SHORT PROBLEM ::
In the listing below, locate the lines bearing the word "joints". Copy every one of them.

==== DATA SUPPLIED ====

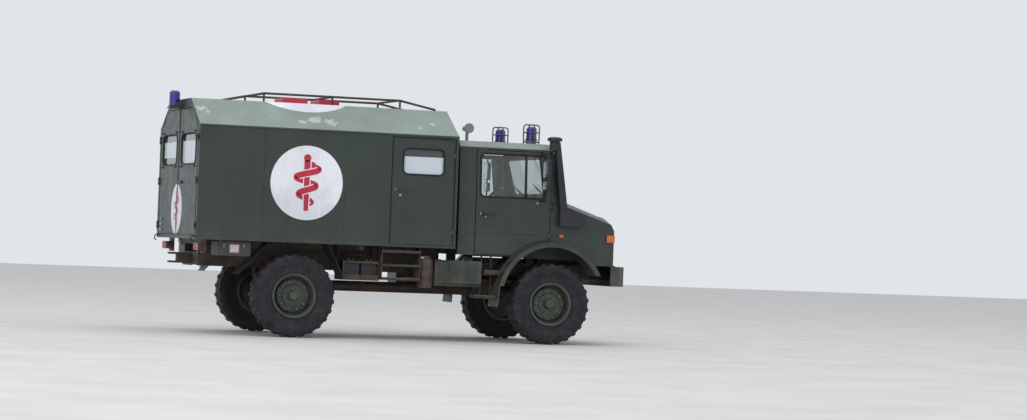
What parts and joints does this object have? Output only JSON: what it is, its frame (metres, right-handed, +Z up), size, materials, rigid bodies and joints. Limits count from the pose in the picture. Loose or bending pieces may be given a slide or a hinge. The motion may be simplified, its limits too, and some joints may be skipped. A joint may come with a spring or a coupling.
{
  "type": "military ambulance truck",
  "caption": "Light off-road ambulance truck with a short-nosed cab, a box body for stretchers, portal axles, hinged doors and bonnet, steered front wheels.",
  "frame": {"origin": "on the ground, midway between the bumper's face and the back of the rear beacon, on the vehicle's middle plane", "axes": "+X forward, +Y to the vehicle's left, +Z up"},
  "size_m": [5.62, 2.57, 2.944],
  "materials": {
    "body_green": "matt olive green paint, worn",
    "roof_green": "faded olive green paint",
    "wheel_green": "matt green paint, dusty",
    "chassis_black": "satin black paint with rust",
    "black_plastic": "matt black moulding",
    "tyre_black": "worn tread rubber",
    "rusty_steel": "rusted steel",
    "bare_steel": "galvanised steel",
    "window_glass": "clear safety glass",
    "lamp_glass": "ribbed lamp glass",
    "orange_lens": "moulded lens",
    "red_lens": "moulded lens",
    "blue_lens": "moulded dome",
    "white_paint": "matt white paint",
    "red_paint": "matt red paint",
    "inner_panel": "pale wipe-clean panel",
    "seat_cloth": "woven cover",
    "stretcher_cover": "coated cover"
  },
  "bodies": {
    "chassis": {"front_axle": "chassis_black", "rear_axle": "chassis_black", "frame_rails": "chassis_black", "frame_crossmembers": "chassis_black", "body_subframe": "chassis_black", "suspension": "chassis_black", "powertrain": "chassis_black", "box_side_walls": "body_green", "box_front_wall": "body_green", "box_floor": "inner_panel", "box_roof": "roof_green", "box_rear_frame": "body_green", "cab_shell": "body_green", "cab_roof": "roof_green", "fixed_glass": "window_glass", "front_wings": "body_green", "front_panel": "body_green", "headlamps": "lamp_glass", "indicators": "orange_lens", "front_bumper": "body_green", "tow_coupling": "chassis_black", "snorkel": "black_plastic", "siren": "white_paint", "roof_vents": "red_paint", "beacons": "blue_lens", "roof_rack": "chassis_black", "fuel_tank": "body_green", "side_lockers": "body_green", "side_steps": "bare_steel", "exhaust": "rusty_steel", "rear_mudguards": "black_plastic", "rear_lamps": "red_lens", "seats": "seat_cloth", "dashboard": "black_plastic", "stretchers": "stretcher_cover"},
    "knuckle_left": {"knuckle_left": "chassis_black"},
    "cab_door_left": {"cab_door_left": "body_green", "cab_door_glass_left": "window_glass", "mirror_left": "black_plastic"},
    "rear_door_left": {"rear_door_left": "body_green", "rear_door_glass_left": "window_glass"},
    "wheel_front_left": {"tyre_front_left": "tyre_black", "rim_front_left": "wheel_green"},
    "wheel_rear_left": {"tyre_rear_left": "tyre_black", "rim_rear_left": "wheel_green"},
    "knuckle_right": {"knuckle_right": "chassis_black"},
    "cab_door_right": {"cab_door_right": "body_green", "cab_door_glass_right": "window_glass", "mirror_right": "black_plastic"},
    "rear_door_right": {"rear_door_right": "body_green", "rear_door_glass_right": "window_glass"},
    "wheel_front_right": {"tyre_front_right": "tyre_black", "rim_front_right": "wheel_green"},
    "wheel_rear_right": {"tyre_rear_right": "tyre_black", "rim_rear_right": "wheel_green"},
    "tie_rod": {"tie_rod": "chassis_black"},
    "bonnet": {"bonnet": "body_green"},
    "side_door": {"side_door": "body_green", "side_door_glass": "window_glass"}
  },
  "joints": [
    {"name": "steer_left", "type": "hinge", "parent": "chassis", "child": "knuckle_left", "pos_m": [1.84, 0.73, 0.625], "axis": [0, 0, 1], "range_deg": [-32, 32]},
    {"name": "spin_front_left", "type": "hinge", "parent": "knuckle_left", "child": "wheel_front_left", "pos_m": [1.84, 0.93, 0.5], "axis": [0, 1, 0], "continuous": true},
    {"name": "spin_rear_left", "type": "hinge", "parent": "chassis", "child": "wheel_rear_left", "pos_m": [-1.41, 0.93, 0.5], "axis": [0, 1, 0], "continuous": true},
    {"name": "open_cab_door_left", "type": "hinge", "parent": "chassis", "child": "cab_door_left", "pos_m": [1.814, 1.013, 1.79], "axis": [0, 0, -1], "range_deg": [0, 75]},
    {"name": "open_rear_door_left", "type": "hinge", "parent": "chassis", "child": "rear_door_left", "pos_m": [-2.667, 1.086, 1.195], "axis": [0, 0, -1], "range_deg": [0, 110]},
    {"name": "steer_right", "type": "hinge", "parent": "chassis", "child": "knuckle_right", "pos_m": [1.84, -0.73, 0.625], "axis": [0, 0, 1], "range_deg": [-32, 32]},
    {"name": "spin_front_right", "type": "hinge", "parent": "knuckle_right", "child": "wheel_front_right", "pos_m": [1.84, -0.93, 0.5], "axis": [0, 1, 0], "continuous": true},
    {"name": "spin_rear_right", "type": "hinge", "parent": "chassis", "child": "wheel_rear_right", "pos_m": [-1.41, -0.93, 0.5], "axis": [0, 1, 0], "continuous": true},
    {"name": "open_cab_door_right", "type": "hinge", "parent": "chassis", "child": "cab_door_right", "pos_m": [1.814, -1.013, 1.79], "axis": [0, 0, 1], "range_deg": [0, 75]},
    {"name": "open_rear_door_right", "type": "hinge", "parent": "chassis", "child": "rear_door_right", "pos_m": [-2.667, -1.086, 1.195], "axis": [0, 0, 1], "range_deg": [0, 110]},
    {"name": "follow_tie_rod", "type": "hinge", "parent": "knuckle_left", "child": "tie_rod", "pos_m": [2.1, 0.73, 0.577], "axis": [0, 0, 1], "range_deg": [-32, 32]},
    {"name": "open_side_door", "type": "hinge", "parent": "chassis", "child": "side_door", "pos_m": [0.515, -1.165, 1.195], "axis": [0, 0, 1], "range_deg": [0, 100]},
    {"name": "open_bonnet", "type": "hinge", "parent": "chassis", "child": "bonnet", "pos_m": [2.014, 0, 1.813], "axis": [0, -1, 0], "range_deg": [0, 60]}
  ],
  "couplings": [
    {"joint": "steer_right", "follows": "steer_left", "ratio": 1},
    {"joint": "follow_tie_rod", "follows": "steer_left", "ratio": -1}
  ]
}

====
==== DATA SUPPLIED ====

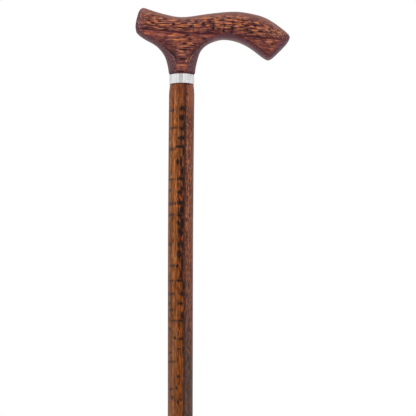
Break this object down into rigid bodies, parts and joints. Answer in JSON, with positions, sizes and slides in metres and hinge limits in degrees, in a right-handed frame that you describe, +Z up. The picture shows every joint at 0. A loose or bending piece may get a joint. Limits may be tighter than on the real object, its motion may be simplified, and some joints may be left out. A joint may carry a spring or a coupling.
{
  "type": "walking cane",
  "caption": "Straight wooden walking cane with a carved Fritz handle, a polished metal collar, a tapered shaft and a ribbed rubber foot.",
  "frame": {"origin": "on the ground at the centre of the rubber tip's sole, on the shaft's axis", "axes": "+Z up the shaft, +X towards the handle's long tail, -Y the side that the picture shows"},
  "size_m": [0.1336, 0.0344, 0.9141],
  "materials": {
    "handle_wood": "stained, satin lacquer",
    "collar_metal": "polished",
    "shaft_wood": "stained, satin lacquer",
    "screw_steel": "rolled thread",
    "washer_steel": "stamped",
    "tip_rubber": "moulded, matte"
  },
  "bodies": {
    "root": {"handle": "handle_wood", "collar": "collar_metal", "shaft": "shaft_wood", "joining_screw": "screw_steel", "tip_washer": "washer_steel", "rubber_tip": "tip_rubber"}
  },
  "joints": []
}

====

EXERCISE RESPONSE ::
What parts and joints does this object have? Output only JSON: what it is, its frame (metres, right-handed, +Z up), size, materials, rigid bodies and joints. Limits count from the pose in the picture. Loose or bending pieces may be given a slide or a hinge. The motion may be simplified, its limits too, and some joints may be skipped. A joint may come with a spring or a coupling.
  "joints": [
Break this object down into rigid bodies, parts and joints. Answer in JSON, with positions, sizes and slides in metres and hinge limits in degrees, in a right-handed frame that you describe, +Z up. The picture shows every joint at 0. A loose or bending piece may get a joint. Limits may be tighter than on the real object, its motion may be simplified, and some joints may be left out. A joint may carry a spring or a coupling.
  "joints": []